La grand-tante du petit Grégory Villemin, dont le meurtre il y a 40 ans est l'un des crimes non résolus les plus emblématiques de France, sera entendue vendredi à Dijon pour une possible mise en examen pour association de malfaiteurs criminelle, et donc un éventuel énième rebondissement.
Jacqueline Jacob, 81 ans, qu'une expertise en graphologie a désignée comme l'auteure présumée d'une ou plusieurs lettres anonymes de menaces à la famille du garçon tué à 4 ans, «est convoquée le 5 septembre», a assuré à l'AFP l'un de ses avocats, Frédéric Berna, confirmant une information du quotidien l'Est Républicain.
Elle avait proclamé sa «totale innocence» en juin quand le procureur général de la cour d'Appel de Dijon, Philippe Astruc, avait annoncé qu'elle serait interrogée dans les prochains mois en vue d'une possible «mise en examen pour association de malfaiteurs criminelle». L'octogénaire avait déjà été interpellée en juin 2017, avec son époux Marcel. Mme Jacob avait alors gardé le silence et avait été mise en examen avec son mari pour «enlèvement et séquestration suivie de mort». Mais les poursuites visant le couple avaient ensuite été annulées pour vice de forme.
«On piétine les droits de la défense»
Grégory Villemin avait été retrouvé mort pieds et poings liés le 16 octobre 1984 dans la Vologne, quelques heures après avoir disparu dans le petit village de Lépanges-sur-Vologne, dans les Vosges. Ses parents recevaient depuis plusieurs années des lettres anonymes d'injures et de menaces d'un mystérieux «corbeau». «Elle nous dit qu'elle n'a strictement rien à se reprocher, qu'elle n'a écrit aucun de ces courriers, que c'est n'importe quoi, farfelu», répète Me Berna.

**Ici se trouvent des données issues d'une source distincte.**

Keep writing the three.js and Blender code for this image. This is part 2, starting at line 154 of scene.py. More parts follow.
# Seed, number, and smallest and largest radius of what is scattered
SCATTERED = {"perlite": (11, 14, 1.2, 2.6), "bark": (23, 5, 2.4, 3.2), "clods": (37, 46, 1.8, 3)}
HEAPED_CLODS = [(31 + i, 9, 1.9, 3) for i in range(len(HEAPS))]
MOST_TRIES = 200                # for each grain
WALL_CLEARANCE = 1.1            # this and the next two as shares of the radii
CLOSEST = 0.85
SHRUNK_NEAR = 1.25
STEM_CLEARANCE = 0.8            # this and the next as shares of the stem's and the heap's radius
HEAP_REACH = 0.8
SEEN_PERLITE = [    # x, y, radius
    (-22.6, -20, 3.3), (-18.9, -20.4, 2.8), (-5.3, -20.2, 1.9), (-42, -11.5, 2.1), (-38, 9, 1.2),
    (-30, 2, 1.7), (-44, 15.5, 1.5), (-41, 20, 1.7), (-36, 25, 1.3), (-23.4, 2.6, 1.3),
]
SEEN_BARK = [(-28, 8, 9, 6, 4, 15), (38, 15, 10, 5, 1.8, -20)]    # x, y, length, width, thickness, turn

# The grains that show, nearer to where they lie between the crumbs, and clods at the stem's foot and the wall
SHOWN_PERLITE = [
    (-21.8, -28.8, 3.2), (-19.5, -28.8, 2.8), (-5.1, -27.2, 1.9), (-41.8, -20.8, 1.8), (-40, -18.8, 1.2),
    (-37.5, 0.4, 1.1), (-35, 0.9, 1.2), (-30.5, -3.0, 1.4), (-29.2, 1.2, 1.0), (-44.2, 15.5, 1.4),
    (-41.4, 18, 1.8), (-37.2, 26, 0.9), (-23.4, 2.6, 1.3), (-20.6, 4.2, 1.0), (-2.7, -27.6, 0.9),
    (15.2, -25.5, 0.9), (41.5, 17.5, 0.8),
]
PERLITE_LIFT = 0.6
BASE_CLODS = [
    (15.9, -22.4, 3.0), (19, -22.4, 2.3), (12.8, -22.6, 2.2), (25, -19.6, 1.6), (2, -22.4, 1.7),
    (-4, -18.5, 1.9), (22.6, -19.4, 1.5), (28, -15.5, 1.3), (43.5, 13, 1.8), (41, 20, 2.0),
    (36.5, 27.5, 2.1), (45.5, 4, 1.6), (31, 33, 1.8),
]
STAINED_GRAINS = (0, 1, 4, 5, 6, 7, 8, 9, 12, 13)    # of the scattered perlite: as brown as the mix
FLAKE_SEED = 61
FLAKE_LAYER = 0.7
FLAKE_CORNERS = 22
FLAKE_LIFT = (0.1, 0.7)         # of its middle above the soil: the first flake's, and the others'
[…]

«On va demander le report de cette audition parce qu'on attend, pour nous convoquer, l'avant-veille d'un procès où on va être pendant trois mois et demi et on nous envoie la copie de la procédure cinq jours avant, donc on piétine les droits de la défense», a déclaré à l'AFP Stéphane Giuranna, un autre des avocats de Mme Jacob.

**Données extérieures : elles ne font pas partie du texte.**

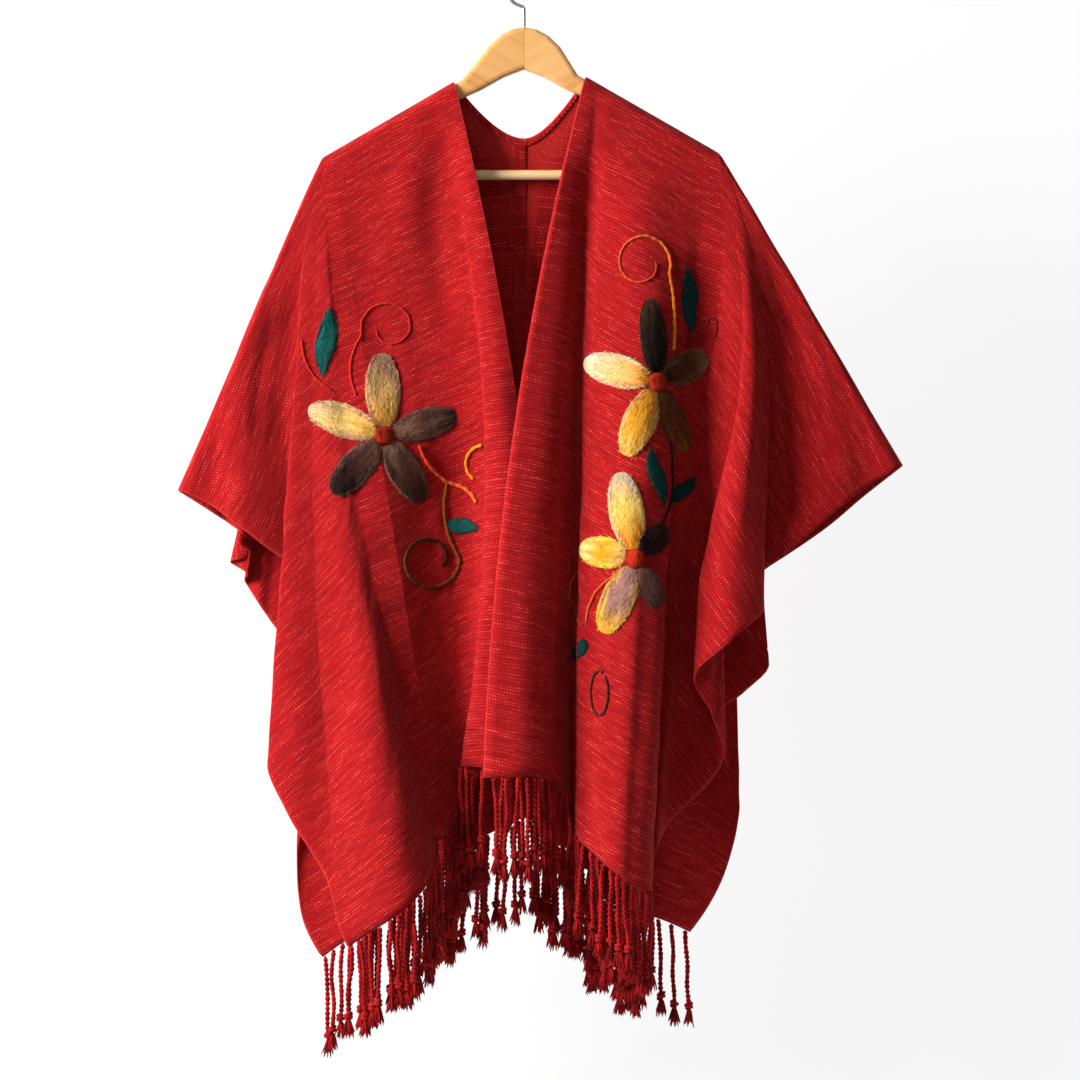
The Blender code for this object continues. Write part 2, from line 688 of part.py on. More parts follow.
def lift_clear(triangles, under):
    """Moves the corners out until points spread over each triangle are off the panel."""
    shares = [(a / FELT_SAMPLES, b / FELT_SAMPLES, (FELT_SAMPLES - a - b) / FELT_SAMPLES)
              for a in range(FELT_SAMPLES + 1) for b in range(FELT_SAMPLES + 1 - a)]
    for _ in range(FELT_PASSES):
        for triangle in triangles:
            for weights in shares:
                place = [sum(weight * corner[axis] for weight, corner in zip(weights, triangle))
                         for axis in range(3)]
                short = place[1] - under(place[0], place[2])
                if short > 0:
                    for weight, corner in zip(weights, triangle):
                        corner[1] -= short * min(1.0, weight * 2)


def add_felt(name, centre, outline, tree, material):
    """Felt that lies on a panel: its points are the panel's front, moved out by the gap."""
    mesh = bmesh.new()

    def under(x, z):
        origin = Vector((centre[0] + x, IN_FRONT, centre[1] + z)) * MM
        hit, normal = tree.ray_cast(origin, Vector((0.0, 1.0, 0.0)))[:2]
        return hit.y / MM - GAP / max(abs(normal.y), FELT_STEEPEST)

    low = [[[x * scale, under(x * scale, z * scale), z * scale] for x, z in outline]
           for scale, _ in FELT_RINGS]
    low.append([[0.0, under(0.0, 0.0), 0.0]])
    triangles = felt_triangles(low)
    corners = {id(corner): corner for triangle in triangles for corner in triangle}.values()
    lift_clear(triangles, under)
    for _ in range(MOST_LIFTS):
        points = [Vector((centre[0] + x, y, centre[1] + z)) * MM
                  for triangle in triangles for x, y, z in triangle]
        faces = [(first, first + 1, first + 2) for first in range(0, len(points), 3)]
        meeting = {pair[0] for pair in BVHTree.FromPolygons(points, faces).overlap(tree)}
        if not meeting:
            break
        for corner in {id(c): c for place in meeting for c in triangles[place]}.values():
            corner[1] -= GAP
    for corner in corners:
        corner[1] -= GAP
    thicknesses = [thick for _, thick in FELT_RINGS] + [FELT_THICK]
    high = [[[x, y - thick, z] for x, y, z in ring] for ring, thick in zip(low, thicknesses)]
    bottom, top = ([[mesh.verts.new(Vector((centre[0] + x, y, centre[1] + z)) * MM) for x, y, z in ring]
                    for ring in layer] for layer in (low, high))
    for layer in (bottom, top):
        for triangle in felt_triangles(layer):
            mesh.faces.new(triangle)
    for number in range(len(outline)):
        after = (number + 1) % len(outline)
        mesh.faces.new((bottom[0][number], bottom[0][after], top[0][after]))
        mesh.faces.new((bottom[0][number], top[0][after], top[0][number]))
    bmesh.ops.recalc_face_normals(mesh, faces=mesh.faces)
    return add_mesh(name, mesh, material)


def arm_line(side, below):
    """The arm's straight top edge, moved down: the cloth's shoulder line less its wall."""
    end_x, end_z = ARM_END[side]
    neck_x, neck_z = NECK_POINT[side]
    drop = GAP + WALL / 2 + ARM_CLEARANCE + below
    slope = math.atan2(neck_z - end_z, abs(neck_x - end_x))
    shift = drop / math.cos(slope)
    return (end_x, end_z - shift), (neck_x, neck_z - shift)


def hanger_outline(side):
    """The half hanger from the glue joint: over the hump, down the arm, round its end and back."""
    out = -1.0 if side == "left" else 1.0
    (end_x, end_z), (neck_x, neck_z) = arm_line(side, 0.0)
    slope = math.atan2(neck_z - end_z, abs(neck_x - end_x))
    joint = out * GAP / 2
    bar_end = out * (BAR_HALF_LENGTH + GAP)
    points = [(joint, HUMP_TOP)] + [(out * x, HUMP_TOP - drop) for x, drop in HUMP_LINE]
    points.append((neck_x - out * HUMP_FOOT, neck_z + HUMP_FOOT * math.tan(slope)))
    points += [(end_x - out * x, end_z - drop) for x, drop in ARM_END_LINE]
    points += [(bar_end, end_z - ARM_END_LINE[-1][1]), (bar_end, end_z - ARM_STEP)]
    points += [(neck_x, neck_z - ARM_HEIGHT)]
    points += [(out * x, HUMP_UNDER - drop) for x, drop in UNDER_LINE] + [(joint, HUMP_UNDER)]
    return points


def add_half_hanger(side, material):
    mesh = bmesh.new()
    outline = [mesh.verts.new(Vector((x, -ARM_HALF_THICK, z)) * MM) for x, z in hanger_outline(side)]
    face = mesh.faces.new(outline)
    extruded = bmesh.ops.extrude_face_region(mesh, geom=[face])
    moved = [item for item in extruded["geom"] if isinstance(item, bmesh.types.BMVert)]
    bmesh.ops.translate(mesh, verts=moved, vec=(0, 2 * ARM_HALF_THICK * MM, 0))
    bmesh.ops.recalc_face_normals(mesh, faces=mesh.faces)
    joint = GAP * MM
    rounded = [edge for edge in mesh.edges
               if not all(abs(end.co.x) < joint for end in edge.verts)
               and abs(edge.verts[0].co.y - edge.verts[1].co.y) < joint]
    bmesh.ops.bevel(mesh, geom=rounded, offset=ARM_ROUNDING * MM, segments=ROUNDING_STEPS, profile=0.5,
                    affect="EDGES", clamp_overlap=True, material=-1)
    piece = add_mesh(f"hanger_half_{side}", mesh, material)
    piece.data.set_sharp_from_angle(angle=math.radians(SHARP_WOOD))
    return piece


def tube(name, points, radius, sides, material):
    """A closed round tube along the points."""
    mesh = bmesh.new()
    rings = []
    side = Vector((0.0, 1.0, 0.0))
    for number, point in enumerate(points):
        ahead = points[min(number + 1, len(points) - 1)] - points[max(number - 1, 0)]
        other = ahead.cross(side).normalized()
        ring = []
        for turn in range(sides):
            angle = 2 * math.pi * turn / sides
            ring.append(mesh.verts.new((point + (side * math.sin(angle) + other * math.cos(angle))
                                        * radius) * MM))
        rings.append(ring)
    for left, right in zip(rings, rings[1:]):
        for turn in range(sides):
            after = (turn + 1) % sides
            mesh.faces.new((left[turn], left[after], right[after], right[turn]))
    mesh.faces.new(rings[0])
    mesh.faces.new(rings[-1])
    bmesh.ops.recalc_face_normals(mesh, faces=mesh.faces)
    piece = add_mesh(name, mesh, material)
    piece.data.set_sharp_from_angle(angle=math.radians(SHARP_WIRE))
    return piece


def hook_points():
    """Up from the wood, a small bend to the left, and round over the hang point."""
    centre_z = WIRE_RADIUS - HOOK_RADIUS
    low = centre_z - HOOK_RADIUS
    points = [Vector((0.0, 0.0, HUMP_TOP + GAP)), Vector((0.0, 0.0, low - HOOK_BEND))]
    for turn in HOOK_BEND_TURNS:
        angle = math.radians(turn)
        points.append(Vector((-HOOK_BEND * (1 - math.cos(angle)), 0.0,
                              low - HOOK_BEND * (1 - math.sin(angle)))))
    for step in range(HOOK_STEPS + 1):
        angle = math.radians(HOOK_START_TURN + (HOOK_END_TURN - HOOK_START_TURN) * step / HOOK_STEPS)
        points.append(Vector((-HOOK_RADIUS * math.sin(angle), 0.0,
                              centre_z - HOOK_RADIUS * math.cos(angle))))
    return points


def main():
    clear_scene()
    red_cloth = finish("handwoven wool", 0.55, 0.012, 0.014, 0.95)
    felt = finish("needle felted wool", 0.72, 0.52, 0.22, 0.95)
    leaf_felt = finish("teal felted wool", 0.02, 0.12, 0.11, 0.95)
    beech = finish("lacquered beech", 0.80, 0.45, 0.18, 0.4)
    wire = finish("zinc wire", 0.62, 0.62, 0.62, 0.3, 1.0)
    panels = {side: add_panel(side, red_cloth) for side in ("left", "right")}
    walls = [tree_of(panel) for panel in panels.values()]
    hung = []
    for facing, side in FANS:
        add_fringe(facing, side, panels[side], red_cloth, walls, hung)
    trees = {"panel_left": walls[0], "panel_right": walls[1]}
    for name, (centre, carrier, petals) in FLOWERS.items():
        add_felt(name, centre, flower_outline(petals), trees[carrier], felt)
    for name, (base, tip, width, carrier) in LEAVES.items():
        centre = ((base[0] + tip[0]) / 2, (base[1] + tip[1]) / 2)
        add_felt(name, centre, leaf_outline(base, tip, width), trees[carrier], leaf_felt)
    for side in ("left", "right"):
        add_half_hanger(side, beech)
    tube("hanger_bar", [Vector((x, 0.0, BAR_Z)) for x in (-BAR_HALF_LENGTH, BAR_HALF_LENGTH)],
         BAR_RADIUS, BAR_SIDES, beech)
    tube("hanger_hook", hook_points(), WIRE_RADIUS, WIRE_SIDES, wire)


main()
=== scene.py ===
import math
import random

import bmesh
import bpy
import numpy as np
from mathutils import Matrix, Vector, noise
from mathutils.bvhtree import BVHTree


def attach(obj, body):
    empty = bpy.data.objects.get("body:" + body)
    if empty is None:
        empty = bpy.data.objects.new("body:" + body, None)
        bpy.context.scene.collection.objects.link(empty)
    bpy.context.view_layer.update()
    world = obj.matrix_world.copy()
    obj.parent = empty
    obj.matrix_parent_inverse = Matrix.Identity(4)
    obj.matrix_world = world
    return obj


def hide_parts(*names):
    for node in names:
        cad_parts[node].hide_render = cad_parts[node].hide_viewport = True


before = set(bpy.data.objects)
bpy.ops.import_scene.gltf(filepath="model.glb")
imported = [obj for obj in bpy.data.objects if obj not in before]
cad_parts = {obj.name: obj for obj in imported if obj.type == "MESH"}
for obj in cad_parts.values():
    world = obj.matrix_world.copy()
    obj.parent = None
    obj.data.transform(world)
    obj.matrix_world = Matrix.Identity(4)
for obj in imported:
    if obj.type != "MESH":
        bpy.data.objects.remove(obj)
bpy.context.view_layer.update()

# An open-front handwoven poncho on a wooden hanger. The tables of folds and the cloth's sizes are in
# millimetres and degrees, and what is built from them is in metres. The front faces -Y.
mm = 0.001


def report(words):
    print("poncho:", words, flush=True)


def toLinear(code):
    # an sRGB hex colour as linear red, green, blue and full alpha
    parts = [int(code[place:place + 2], 16) / 255 for place in (1, 3, 5)]
    return [part / 12.92 if part <= 0.04045 else ((part + 0.055) / 1.055) ** 2.4 for part in parts] + [1.0]


def addNode(tree, kind, settings=None, **inputs):
    # one node with its settings; an input is a value, or an output socket to link
    node = tree.nodes.new(kind)
    for name, value in (settings or {}).items():
        setattr(node, name, value)
    for name, value in inputs.items():
        key = int(name[1:]) if name[0] == "i" and name[1:].isdigit() else name.replace("_", " ")
        socket = node.inputs[key]
        if isinstance(value, bpy.types.NodeSocket):
            tree.links.new(value, socket)
        else:
            socket.default_value = value
    return node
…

Il évoque ainsi la proximité de cette audition avec le début du procès de Frédéric Péchier, dans lequel interviennent les trois avocats de Mme Jacob. Cet ancien anesthésiste de Besançon sera jugé à partir du 8 septembre devant la cour d'assises du Doubs pour 30 empoisonnements, dont 12 mortels.
Jacqueline Jacob «se rendra-t-elle à cette convocation, opposera-t-elle à nouveau son droit au silence ou acceptera-t-elle de s'expliquer, de dire ce qu'elle sait sur la mort de Grégory», a réagi auprès de l'AFP Me François Saint-Pierre, l'avocat des parents de Grégory. «Ce serait, à notre sens, la seule attitude digne de sa part au soir de sa vie», assène-t-il.
Multiples rebondissements
En juin, les trois avocats de Mme Jacob s'étaient «étonnés de la qualification de mise en examen envisagée» parce que l'association de malfaiteurs criminelle ne figurait pas dans le code pénal au moment du meurtre: ce chef d'accusation avait été aboli en 1983 avant d'être réintroduit en 1986. L'affaire Grégory a connu de multiples rebondissements et coups de théâtre en plus de 40 ans.
Bernard Laroche, un cousin du père, avait été rapidement mis en cause sur la base d'accusations de sa belle-soeur, une adolescente de 15 ans, qui était ensuite revenue sur ses propos. Inculpé d'assassinat et écroué, il avait été remis en liberté mais le père de Grégory, Jean-Marie Villemin, convaincu de sa culpabilité, l'avait tué en mars 1985. La mère de Grégory, Christine Villemin, avait à son tour été poursuivie, avant de bénéficier d'un non lieu.
Depuis l'arrestation de Mme Jacob et son époux en 2017 et l'abandon des poursuites pour vices de forme, de nouvelles expertises ont été menées et la chambre de l'instruction de la cour d'appel de Dijon, qui supervise le dossier, a listé en début d'année 2025 tous les «éléments qui concernent Jacqueline Jacob», avait annoncé en juin le procureur général, sans donner de détails.